Ian Bicking: the old part of his blog

Agile Content Development

I was going to comment on Martijn Faasen's reply to Paul Everitt's reflection on agile content, and then it turned into this post-sized thing...

To recap: Paul thinks that there was something really great about Zope's through-the-web (TTW) development, that it brought in content developers to the development process and facilitated a sort of agile practice on the part of those content developers. Underlying that is a critique of the move in Zope 3 (and even in later Zope 2 developments) towards components, and towards a programmer-centric model. Martijn's reply is that maybe TTW was a nice idea, but it was unmaintainable, and that programmers and sysadmins have certain requirements that Zope/ZODB development didn't fulfill.

I'd counter that content requires just as much discipline to manage well as code does; TTW didn't serve programmers well, but its actual implementation can't serve content developers well in the long term either. As programmers we've developed lots of techniques to manage our code; these happen to be filesystem-based, and thus unavailable to ZODB-based code. But more importantly is just that they exist. They didn't and don't exist in a reliable way for TTW (Zope) development. Instead of bringing programmers into the underpowered TTW world, it would have been better the processes that programmers use to content developers.

Every feature that source control systems have is applicable to content. Merging, branching, conflicts, tags... they all have meaning there, and with a little education I believe that that content developers can appreciate the purpose as much as programmers. (Those processes don't come naturally, to programmers or content developers, but I think it is clear that they are worth learning.) And reading Paul's post, it occurs to me that many version control systems are actually very sloppy in a lot of ways. They record changes, but they don't check your syntax, and they generally don't apply any external policies or workflow. (Interestingly Zope does check your DTML syntax and won't save bad files; this is annoying in practice.) Version control systems generally work on flat files which they don't interpret in any way. That's the kind of underlying infrastructure that makes for a flexible, developer-friendly environment that Paul is talking about; flat files aren't a complete interface, but they provide the kind of flexibility that facilitates agile workflows and tools.
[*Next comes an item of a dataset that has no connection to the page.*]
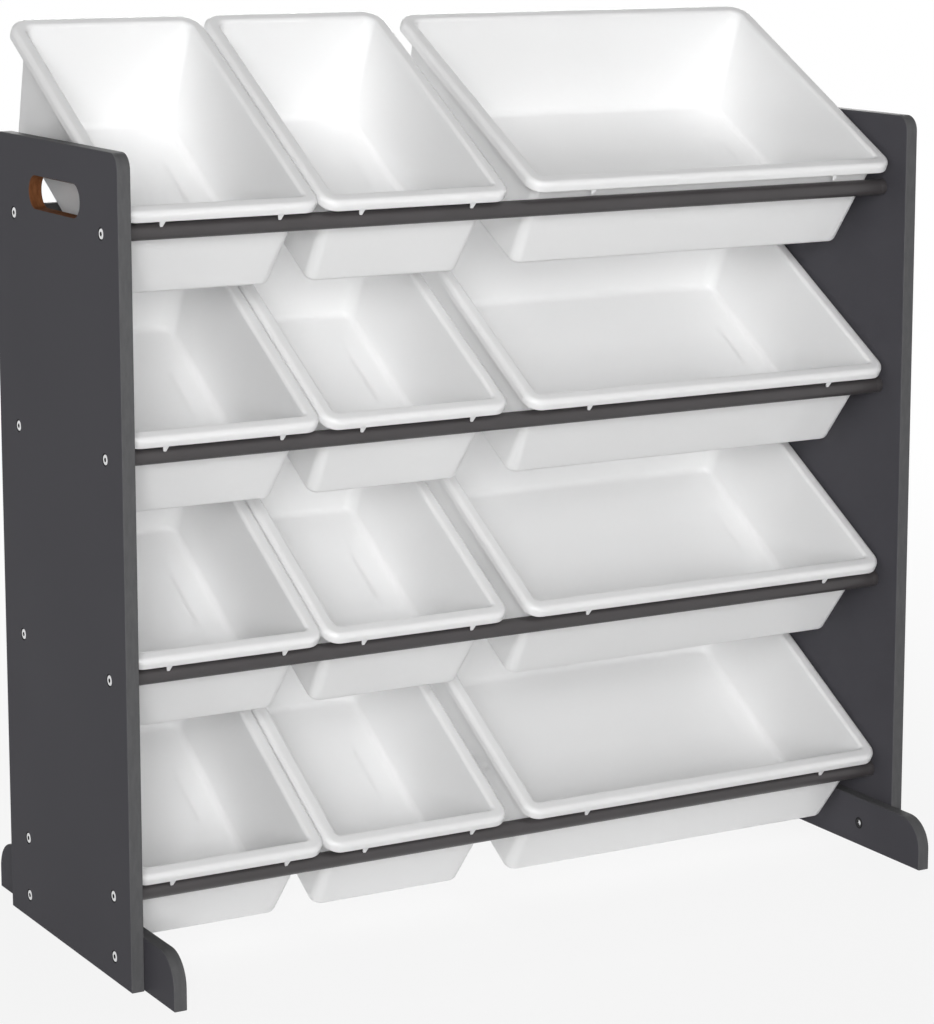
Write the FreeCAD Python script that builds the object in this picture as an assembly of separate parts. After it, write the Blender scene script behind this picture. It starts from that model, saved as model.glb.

And maybe it's useful to note that this sloppiness is true of open source version control systems in particular; true of the things programmers build for themselves, without the misplaced micromanagement that proprietary systems find themselves catering to.

The parallel to CMSs is fairly obvious; it's not programmers that make a CMS into a labyrinth of creativity-crushing exercises, it's the blasted managers who drive the CMS vendors to implement misguided features. Paul's rather minor dig at component development is much less central to his thesis than the larger dig at managers and the typical CMS design.

The open source aspect is interesting too. When we build tools for ourselves, we build good tools with which we won't piss ourselves off. (Well, often we piss ourselves off, but we then we keep rewriting those tools until we feel better.) Unfortunately, it's hard for content developers to make their own tools in the ways that programmers do; it's even harder for them to rewrite and reform those tools. Paul is wishing they could; Martijn knows that in practice it doesn't work just out of desire.

But authors can build good tools in some way; I think people are trying to build the infrastructure for these things right now under a variety of names. I think that's what Jotspot is about, what Aaron Swartz's startup is trying to do, and lots of other efforts too, direct and indirect. Blogging software reinvigorated simple content development, but it did so without any tools for building tools, without any real user-accessible extension mechanisms; but this next round of software might be changing that.

Created 16 Dec '05

Comments:

"it's the blasted managers who drive the CMS vendors to implement misguided features"

The managers of the CMS vendors, or the managers at their clients? I can assure you that awful clients can muddy the cleanest application, especially if they are know-it-alls.

# Joe Grossberg

Yes, I mean the managers at the client, who want the tool to embody all sorts of policies and controls they think they should have, but aren't actually willing to implement in their own non-computer processes.